Verbatim output of all the material below is required.

DATA SEGMENT:
----
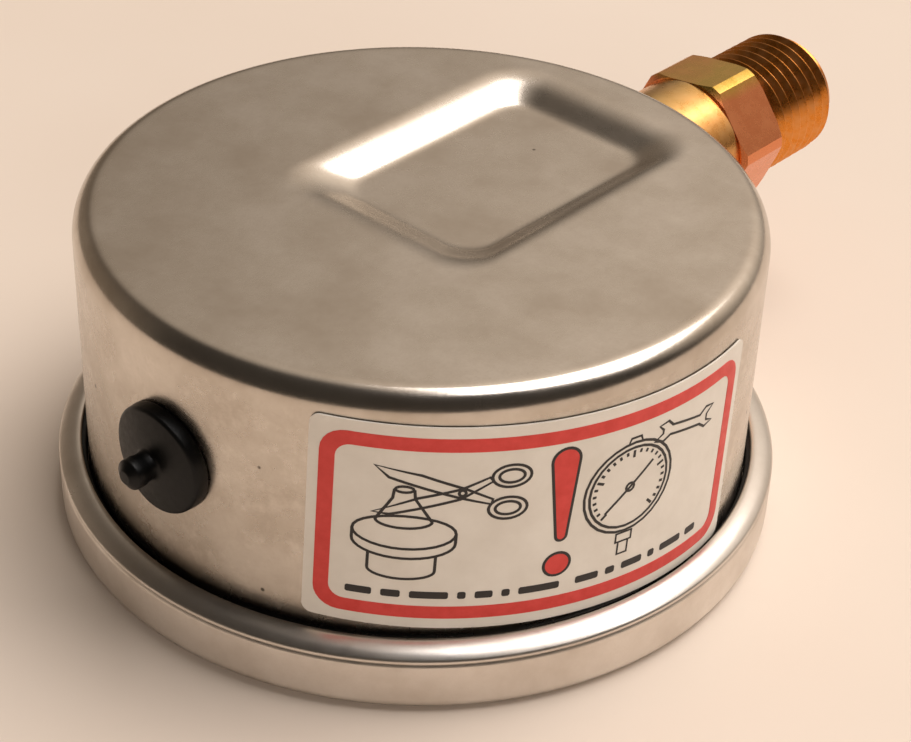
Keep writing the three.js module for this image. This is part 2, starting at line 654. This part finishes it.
function makeSectorArbor() {
  const profile = [
    [0, FRONT_PLATE_FRONT],
    [0.5, FRONT_PLATE_FRONT],
    [0.5, FRONT_PLATE_REAR + 0.3],
    [ARBOR_RADIUS, FRONT_PLATE_REAR + 0.3],
    [ARBOR_RADIUS, BACK_PLATE_FRONT - 0.3],
    [0.5, BACK_PLATE_FRONT - 0.3],
    [0.5, BACK_PLATE_REAR],
    [0, BACK_PLATE_REAR],
  ];
  return moved(turned(profile, 16), SECTOR_ARBOR.x, SECTOR_ARBOR.y, 0);
}

part("pinion_arbor", makePinionArbor(), ...steel);
part("sector_gear", makeSector(), ...brass);
part("sector_arbor", makeSectorArbor(), ...steel);

// ---- Plates, pillars and screws
// A point of the movement: s along the line from pinion to sector, t to its left.
function onMovement(s, t) {
  return new THREE.Vector2(s, t).rotateAround(origin, radians(SECTOR_DIRECTION));
}

const pillars = [onMovement(-5.3, 4), onMovement(-5.3, -4), onMovement(GEAR_CENTRES + 1.4, 4)];
const movementScrews = [onMovement(3.6, 7.8), onMovement(GEAR_CENTRES + 1, 8)];
const screwShank = 0.6;
const mountShank = 1;

function plateOutline(right, left) {
  return roundedShape(-PLATE_END_MARGIN, GEAR_CENTRES + 3.6, right, left, 2.5);
}

function plateHole(centre, radius, front, rear) {
  return rod(centre, radius, front - 1, rear + 1, 16);
}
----
REPLY TO THE EXERCISE:
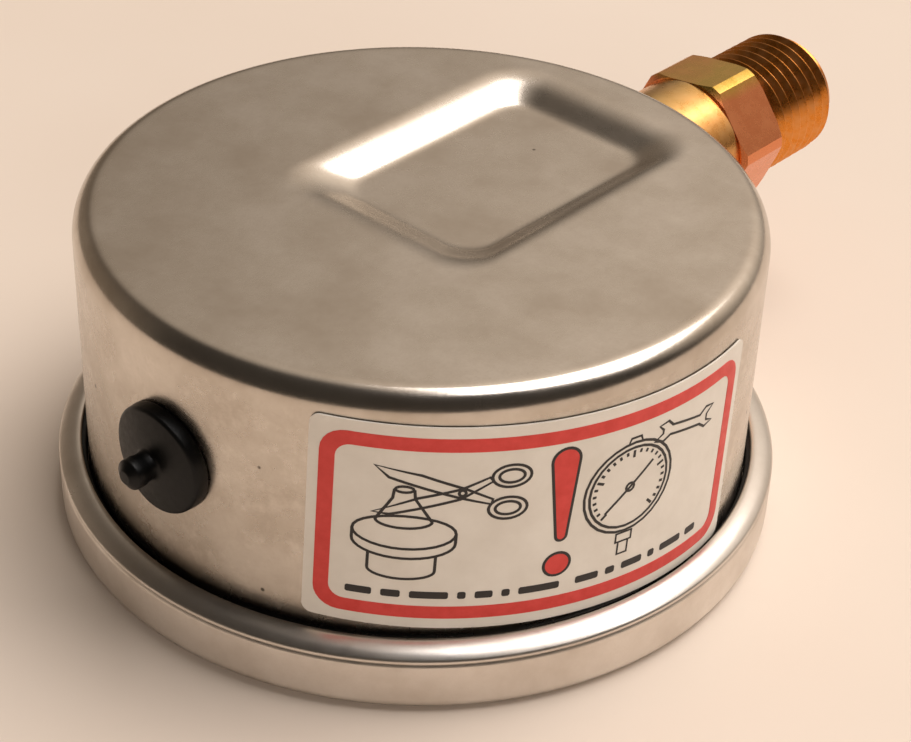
Keep writing the three.js module for this image. This is part 2, starting at line 654. This part finishes it.
function makeSectorArbor() {
  const profile = [
    [0, FRONT_PLATE_FRONT],
    [0.5, FRONT_PLATE_FRONT],
    [0.5, FRONT_PLATE_REAR + 0.3],
    [ARBOR_RADIUS, FRONT_PLATE_REAR + 0.3],
    [ARBOR_RADIUS, BACK_PLATE_FRONT - 0.3],
    [0.5, BACK_PLATE_FRONT - 0.3],
    [0.5, BACK_PLATE_REAR],
    [0, BACK_PLATE_REAR],
  ];
  return moved(turned(profile, 16), SECTOR_ARBOR.x, SECTOR_ARBOR.y, 0);
}

part("pinion_arbor", makePinionArbor(), ...steel);
part("sector_gear", makeSector(), ...brass);
part("sector_arbor", makeSectorArbor(), ...steel);

// ---- Plates, pillars and screws
// A point of the movement: s along the line from pinion to sector, t to its left.
function onMovement(s, t) {
  return new THREE.Vector2(s, t).rotateAround(origin, radians(SECTOR_DIRECTION));
}

const pillars = [onMovement(-5.3, 4), onMovement(-5.3, -4), onMovement(GEAR_CENTRES + 1.4, 4)];
const movementScrews = [onMovement(3.6, 7.8), onMovement(GEAR_CENTRES + 1, 8)];
const screwShank = 0.6;
const mountShank = 1;

function plateOutline(right, left) {
  return roundedShape(-PLATE_END_MARGIN, GEAR_CENTRES + 3.6, right, left, 2.5);
}

function plateHole(centre, radius, front, rear) {
  return rod(centre, radius, front - 1, rear + 1, 16);
}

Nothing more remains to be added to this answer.